When we stop to remember that our well being isn't optional and putting everyone else first, while it may seem heroic and selfless, is not good for us, we can begin to lean back, relax and enjoy life. It always goes back to setting reasonable personal boundaries and saying "no" whenever we can to the things that do not bring us joy so that we can say "yes" to the things that do. Being upfront about what we want and expect from a relationship - whether it be a spouse or significant other or even a parent - can be likewise liberating.
I still have more work to do in this area, especially where my relationships are concerned - I totally treasure the invention of caller ID - but finally being able to say "this is what I want; this is what I need and if you're not going to honor that, it's ok but don't expect to spend time with me/for me to do what you want because I deserve to receive what I am asking of you" seems to have everyone in my life on the same page as me.
I sent this text to a family member last week: "you're asking me to rearrange my schedule for you again, but you have refused to accommodate my schedule when I ask the same thing of you. I would appreciate it if I can expect the same level of compromise and respect from you going forward." More on-edge, frustrated Lauren, might have sent an accusatory, "you always do this to me! Go figure it out!" type text (and I know this because that's what happened the week before. That reaction got me no where but elbow deep in a bag of Tostitos), but I took a breath and sent what I sent. I suppose that message resonated because I leaned back and opened up honestly.
I equate the concept of leaning back to opening up, of being forthright. Perhaps leaning back is equal parts honesty and settling the F down (yup, there it is again, mom). I cannot expect the people around me to stop taking advantage of my accommodating nature when I do not set the boundaries that would prevent that from occurring. Perhaps my insecurities have interfered with my ability to do this. Fearing losing a relationship or angering someone by telling them how I truly feel has prevented me from being forthright in the past. But I'm working on it.
Those of you who follow me on social media may have noticed a change in logo and law firm name. While I quietly tried to make the transition to my new "next, big thing" I soon recognized that nothing I do is quiet. I have no inside voice. Ask my sisters who have no problem shushing me in public and reminding me, "that's not a whisper, dummy."
Alas, I am proud to announce the dawn of The Fraser Firm, Attorneys at Law, LLC. And by "attorneys" I pretty much mean me, but my amazingly talented lady lawyer friend and colleague, Luisa Fuentes is also joining me, of counsel, in this new venture. My former lady lawyer partner has chosen to pursue her real estate practice on her own, in a new space, and we wish her well in those endeavors.
We have a new logo and symbol, designed by my super talented lady boss friend, Jennifer Dahl Domaracki of Dahl House Designs. And we some new practice areas - Injury Law, Family Law, Child Advocacy Law, Municipal Court and Criminal Law. Our main focus continues to be providing effective advocacy for the members of our community.
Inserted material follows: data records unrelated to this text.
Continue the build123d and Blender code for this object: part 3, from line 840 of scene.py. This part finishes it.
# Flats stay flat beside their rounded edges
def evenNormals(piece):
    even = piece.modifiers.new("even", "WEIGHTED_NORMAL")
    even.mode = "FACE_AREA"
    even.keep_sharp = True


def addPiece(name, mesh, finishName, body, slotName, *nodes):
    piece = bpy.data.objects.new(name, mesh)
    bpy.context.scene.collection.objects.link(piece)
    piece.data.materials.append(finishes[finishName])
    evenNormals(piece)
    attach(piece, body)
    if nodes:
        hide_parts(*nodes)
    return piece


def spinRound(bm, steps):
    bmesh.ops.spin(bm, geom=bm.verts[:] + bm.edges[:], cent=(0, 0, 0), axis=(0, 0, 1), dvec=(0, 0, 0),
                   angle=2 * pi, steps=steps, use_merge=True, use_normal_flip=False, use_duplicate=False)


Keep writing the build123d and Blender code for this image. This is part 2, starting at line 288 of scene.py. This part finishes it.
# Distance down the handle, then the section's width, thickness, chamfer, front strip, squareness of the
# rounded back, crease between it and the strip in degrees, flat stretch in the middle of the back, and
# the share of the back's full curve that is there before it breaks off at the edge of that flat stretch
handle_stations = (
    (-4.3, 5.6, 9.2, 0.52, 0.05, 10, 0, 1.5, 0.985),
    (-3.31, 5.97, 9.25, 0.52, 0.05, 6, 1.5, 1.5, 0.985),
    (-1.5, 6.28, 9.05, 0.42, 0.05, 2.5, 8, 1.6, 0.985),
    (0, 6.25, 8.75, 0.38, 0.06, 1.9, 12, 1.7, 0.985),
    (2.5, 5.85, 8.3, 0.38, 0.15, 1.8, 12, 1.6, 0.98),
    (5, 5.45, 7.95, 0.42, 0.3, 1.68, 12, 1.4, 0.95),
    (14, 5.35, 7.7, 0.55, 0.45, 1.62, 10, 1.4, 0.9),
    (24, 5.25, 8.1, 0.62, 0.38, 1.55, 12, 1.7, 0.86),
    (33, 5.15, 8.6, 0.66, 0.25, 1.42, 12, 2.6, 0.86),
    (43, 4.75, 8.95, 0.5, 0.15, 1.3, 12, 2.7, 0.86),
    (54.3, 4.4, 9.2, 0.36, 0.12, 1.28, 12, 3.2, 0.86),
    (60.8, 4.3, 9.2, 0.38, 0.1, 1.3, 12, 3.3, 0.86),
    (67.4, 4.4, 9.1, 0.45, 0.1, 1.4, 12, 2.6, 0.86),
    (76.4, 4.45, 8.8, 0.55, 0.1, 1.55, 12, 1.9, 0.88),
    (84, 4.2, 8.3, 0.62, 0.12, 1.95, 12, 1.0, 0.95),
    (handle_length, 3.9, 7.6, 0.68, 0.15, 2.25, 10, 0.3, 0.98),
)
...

I love, love, love working with the ladies in my office. They are super smart, funny, fun, compassionate and hard working. Coming in every day is a pleasure that I look forward to each morning. We are a great team - everyone chips in to make sure whatever needs to be done for our clients, gets done and whatever needs to get done for the office gets done.
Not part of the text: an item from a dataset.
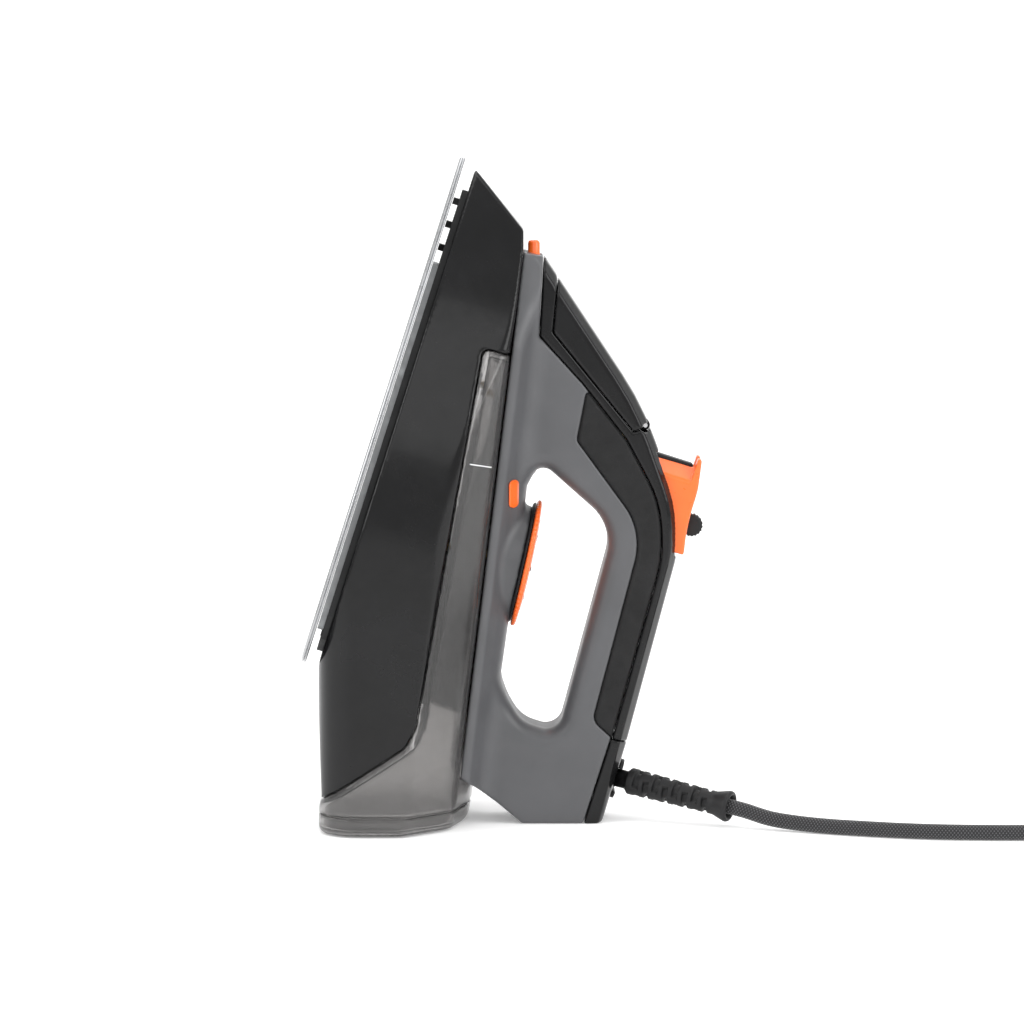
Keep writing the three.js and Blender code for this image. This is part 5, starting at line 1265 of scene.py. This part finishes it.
def finish_inner_pieces():
    """Each carried-over piece takes the finish of its material slot in the record."""
    for entry in record["subparts"]:
        node = frame["nodes"][entry["node"]]
        if node.hide_render:
            continue
        for place in node.material_slots:
            place.link = "OBJECT"
            place.material = FINISHES[entry["material_slot"]]


finish_inner_pieces()


# ---------------------------------------------------------------- stage
def make_stage():
    """A pale floor that runs up out of sight, and soft boxes left, right and above."""
    white, shader, nodes, links = finish_of("pale_floor", (0.94, 0.94, 0.94), 0.6)
    place = coordinates(nodes, links)
    links.new(ramp(nodes, links, noise(nodes, links, place, 3), (0.93, 0.93, 0.93), (0.95, 0.95, 0.95)),
              shader.inputs["Base Color"])
    shader.inputs["Emission Color"].default_value = (1, 1, 1, 1)
    shader.inputs["Emission Strength"].default_value = 0.22
    run = np.array([(-3.5, 0), (1.6, 0), (2.0, 0.1), (2.3, 0.4), (2.4, 0.9), (2.4, 3.2)])
    across = np.linspace(-4.5, 4.5, 3)
    points = np.stack([np.repeat(across, len(run)), np.tile(run[:, 0], 3), np.tile(run[:, 1], 3)], 1)
    floor = add_mesh("floor", points, grid_faces(3, len(run))[:, ::-1])
    floor.data.materials.append(white)
    world = bpy.data.worlds.new("studio")
    world.use_nodes = True
    world.node_tree.nodes["Background"].inputs["Color"].default_value = (1, 1, 1, 1)
    world.node_tree.nodes["Background"].inputs["Strength"].default_value = 0.78
    bpy.context.scene.world = world
    bpy.context.scene.view_settings.view_transform = "Standard"
    for name, spot, size, power in (
        ("left_box", (-1.3, -0.9, 0.9), 1.0, 11), ("right_box", (1.4, -0.8, 0.8), 1.0, 12),
        ("top_box", (0.0, 0.1, 1.7), 1.4, 15), ("front_box", (0.1, -2.2, 1.3), 1.2, 7),
    ):
        data = bpy.data.lights.new(name, "AREA")
        data.size, data.energy = size, power
        lamp = bpy.data.objects.new(name, data)
        bpy.context.scene.collection.objects.link(lamp)
        lamp.location = spot
        aim = np.array([0.05, 0, 0.13]) - np.array(spot)
        tip = math.atan2(math.hypot(aim[0], aim[1]), -aim[2])
        lamp.rotation_euler = (tip, 0, math.atan2(aim[0], -aim[1]) + math.pi)


make_stage()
But the lady boss struggle is real. The "any boss" struggle is real, actually. There are times when I'm like, "man, I wonder what the boss would say about this?" and then I remember, that's me. Crap. I have to run payroll and pay the vendors and utilities. I have to buy the equipment and furniture and plastic spoons we never seem to have enough of and the copier paper. I have to create the marketing plan, execute it and pay for it. And I have to run a law practice. I need an adult. This is crap.
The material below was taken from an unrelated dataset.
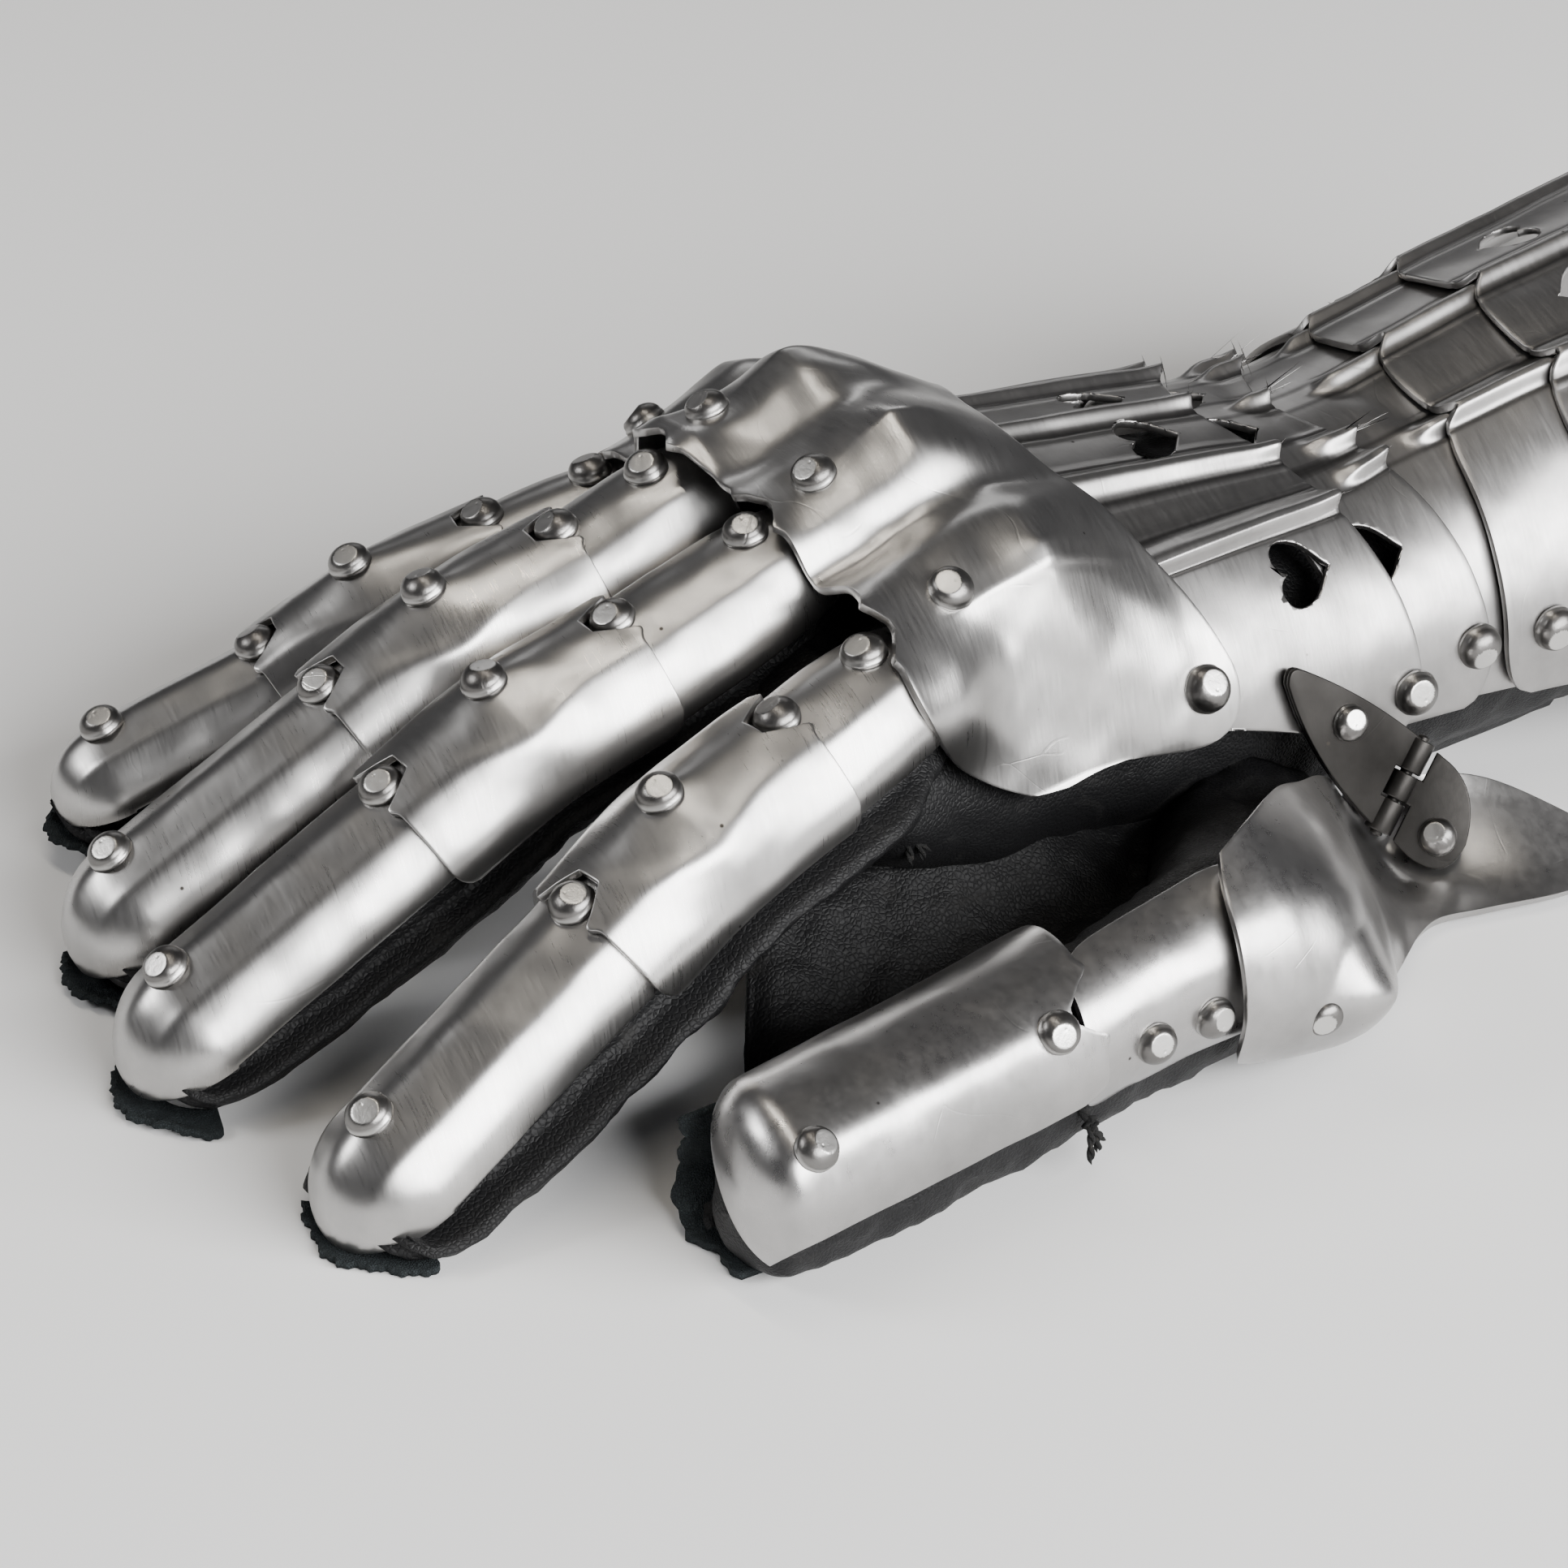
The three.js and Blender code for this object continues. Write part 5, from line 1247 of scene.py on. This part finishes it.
def thumb_leather_points():
    table = [(i,) + row for i, row in enumerate(thumb_root)]
    share = np.linspace(0.28, 6, 110)
    turns = np.linspace(0, 2 * np.pi, 64, endpoint=False)
    s, turned = np.meshgrid(share, turns, indexing="ij")
    x, y, z, half, depth = (rows_at(table, k, s) for k in range(1, 6))
    close = np.sqrt(np.clip(1 - clip01(s - 5) ** 4, 0.0004, 1))
    ahead = np.stack([rows_at(table, 1, s + 0.01) - x, rows_at(table, 2, s + 0.01) - y], -1)
    ahead = ahead / np.maximum(np.linalg.norm(ahead, axis=-1, keepdims=True), 1e-6)
    low = smooth01((-0.05 - np.cos(turned)) / 0.45) * smooth01((s - 1.2) / 1.0)
    out = np.sign(np.sin(turned)) * np.abs(np.sin(turned)) ** (1 - 0.55 * low)
    wide = half + 1.0 * low
    points = np.stack([x - ahead[..., 1] * out * wide * close,
                       y + ahead[..., 0] * out * wide * close,
                       z + np.cos(turned) * depth * (1 + 0.38 * low) * close], -1)
    centre = np.stack([x, y, z], -1)
    away = points - centre
    away = away / np.maximum(np.linalg.norm(away, axis=-1, keepdims=True), 1e-6)
    wave = hash_noise(points, 0.25, 2.0) * 0.6 + hash_noise(points, 0.7, 1.0) * 0.3
    points = points + away * ((wave - 0.8) * close)[..., None]
    flattened(points, 0.1)
    return points


thumb_stall = grid_object("thumb_stall_leather", thumb_leather_points(), loop=True)
wall(thumb_stall, 1.4)
baked(thumb_stall)
thumb_stall.data.materials.append(black_leather)
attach(thumb_stall, "thumb")
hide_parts("glove_stall_thumb")

# The fork between thumb and hand: one loose piece, hollow along its middle.
u, v = np.meshgrid(np.linspace(0, 1, 90), np.linspace(0, 1, 60), indexing="ij")
front = -63.5 + 37 * v - 1.2 * np.sin(9 * v)
x = front + (52 - front) * u
y_thumb = rows_at([(-60, -84, 0), (-30, -79, 0), (0, -73, 0), (26, -64, 0), (52, -42, 0)], 1, x)
y_hand = rows_at([(-60, -36, 0), (-24, -34, 0), (20, -35, 0), (52, -33, 0)], 1, x)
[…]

Over the years, I have been relatively successful in creating partnerships through my establishment of WEN (the Women's Entrepreneurial Network) as well as my relationships with other professionals and lawyers throughout the country. Something that has really motivated me to tighten my belt even more and keep going as a lady entrepreneur are those connections, many of whom have really come through with tremendous advice, support and case referrals.
Starting a business from literally nothing (although I did manage to bring my really good stapler from the old firm, so I did have that) has been the most difficult and stressful thing I have ever tried to do. It's expensive and is requiring far more sacrifice than I was willing to acknowledge or able to foresee at the outset of this adventure. Having no financial safety net is no picnic either. Banks don't lend to risky endeavors like personal injury law practices. They just don't.
So as I struggle to accept that manicures and pedicures are actually luxuries and not necessities and that I may have bitten off just about as much as I can chew here, I am still inspired not to "sell out" and join another stuffy, big firm. My vision for an all woman trial law practice was and still is an important goal. There aren't enough of us out there - or perhaps the opportunity to be a trial lawyer while still being a mom and ninja warrior at some other guy's law firm isn't a viable option, as I found. I believe we have to create our own opportunities and make our own way. So that's what I am attempting to provide with my firm; a platform for lady trial lawyers to start something new, that's all their own.
I suppose if it was easy, everyone would be doing it and The Fraser Firm wouldn't be all that special. But we are special and we have something special here. That much I know. Our struggle will be soon celebrated in a year or so when my vision has truly come to fruition. For now, we will eat Mac n Cheese, drink store brand seltzer and work harder than we ever have to make the dream a reality.
I know, I'm on kind of a love kick. With the state of the world where it is - increased violence everywhere, terror, clowns running our government both nationally and at the state and local levels, (sorry, not trying to get political, but WTF people? Is this the best we can come up with America?) and everyone angry about something, there is a comfort in knowing at the end of the day we get to shut out the world and spend quality time watching "Stranger Things" on Netflix with someone we love.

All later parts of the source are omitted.